By contrast, Braga had finished in the top five just twice in 20 years prior to 2003. Yet the team's meteoric rise started eight years ago, when Antonio Salvador, owner of a construction empire, was elected club president and the team moved into a breathtaking new stadium.
Built by the municipal government to stage matches during the 2004 European Championship finals, the roughly 30,000-seat Estadio AXA is built into the side of a rock face on the site of a former quarry and named after the French insurance giant, which has sponsored the stadium since 2007.
As well as providing the club with a bigger arena and revenue from a multimillion dollar naming-rights deal, Braga has also capitalized on the uniqueness of a stadium in which stands run only along the sidelines, while the area behind the goals is left open: The rock wall of the quarry stands at one end, while the other offers an open view of the city sprawling in the distance.
As a result, games in Braga feel different than those elsewhere. Arsenal, Sevilla, Liverpool, Glasgow Celtic, Dynamo Kiev and Partizan Belgrade, have all lost at Braga's stadium this season—and not one of them managed so much as a goal. "It's unlike any other stadium in the world," says Tiago, the Atletico Madrid and Portugal midfielder.

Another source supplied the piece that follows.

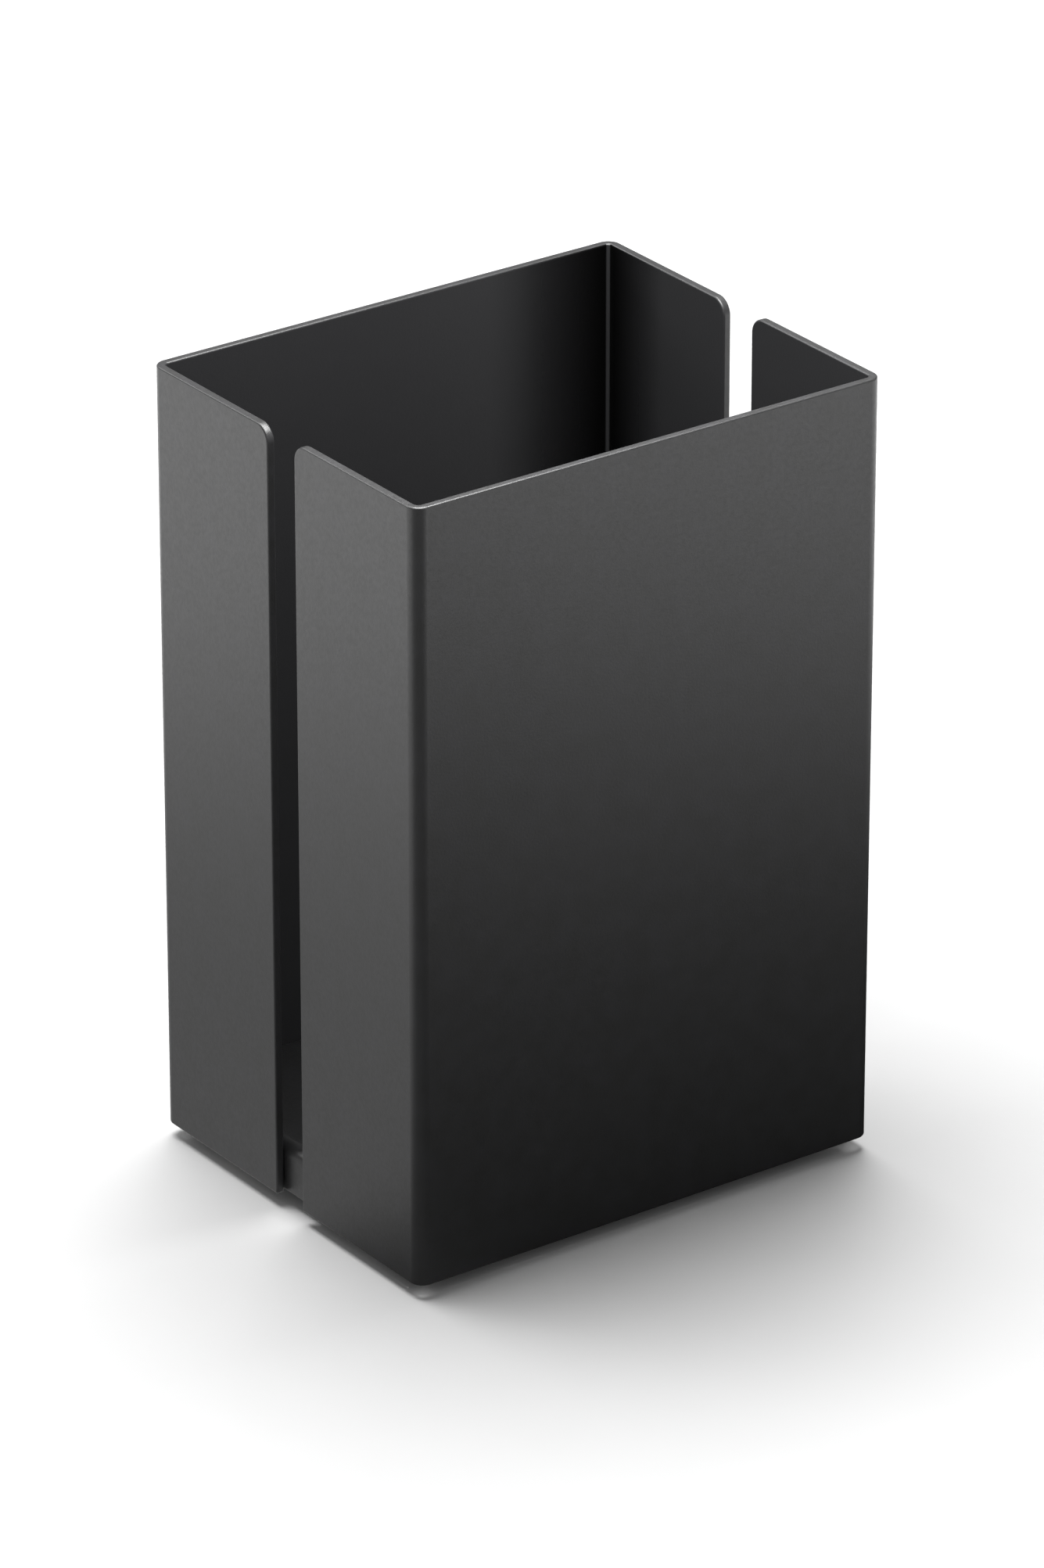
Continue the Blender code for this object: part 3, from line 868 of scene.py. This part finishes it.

Yet whatever advantages the stadium brings, Braga's success is largely down to a recruitment strategy implemented by Salvador, the team president, that targets the cast-offs from Portugal's big three and has allowed Braga to make a profit on player transactions in each of the past eight seasons.
Unlike most clubs in Portuguese football, whose rosters are overwhelmingly composed of homegrown players, Braga has focused almost exclusively on foreign players discarded by the top teams—the current squad has 12 players from Brazil alone—while just one player (recent debutant Aníbal Capela) came through the club's academy.
In addition, there must be something special going on in the Braga locker room, since the team has maintained a steady rate of improvement despite a prodigious turnover of staff at the club. Braga has had eight managers in the past five years and regularly sells its most successful performers in order to keep its wage bill manageable.
Paciencia says the team succeeds by instilling in its players the old-fashioned values of hard work, discipline and camaraderie. "We do not change our identity and our principles," he says. "We want to be a team that's very strong in terms of organization and attitude."
This commitment to players with character is evident in the grounded behavior of Braga's players, who still shake the hands of visiting journalists waiting to interview them. But it is also demonstrated by the remarkable defensive record of a squad in which there's no room for slackers.
Last season, Braga surrendered just 20 goals in 30 league games. This year, the team rides into Benfica's Estadio da Luz on a 12-game unbeaten streak and has conceded just two goals in six Europa League games this season. According to statistics from Castrol, a sponsor of the 2012 European Championship, Braga has also limited opponents to an average of just 2.3 shots on target per game, a record for the tournament this season.
Despite the team's success this season, Braga will face a steep climb to overcome Benfica and reach the Europa League final in Dublin's Aviva Stadium on May 18. Braga hasn't beaten Benfica in Lisbon in more than 50 years. In addition, the club can't expect too many repeats of its quarterfinal win over Dynamo Kiev, in which the Ukrainian team's midfielder Ognjen Vukojevic scored an own-goal that sent Braga through to the final four.
But some observers believe the team's unlikely run isn't done yet. "Braga are the underdogs, but they have caused so many upsets in the Europa League, beating Liverpool and Dynamo Kiev," says Padraig Amond, an Irish striker who plays for Paços de Ferreira in Portugal. "It wouldn't surprise me if they caused a shock and got to the final."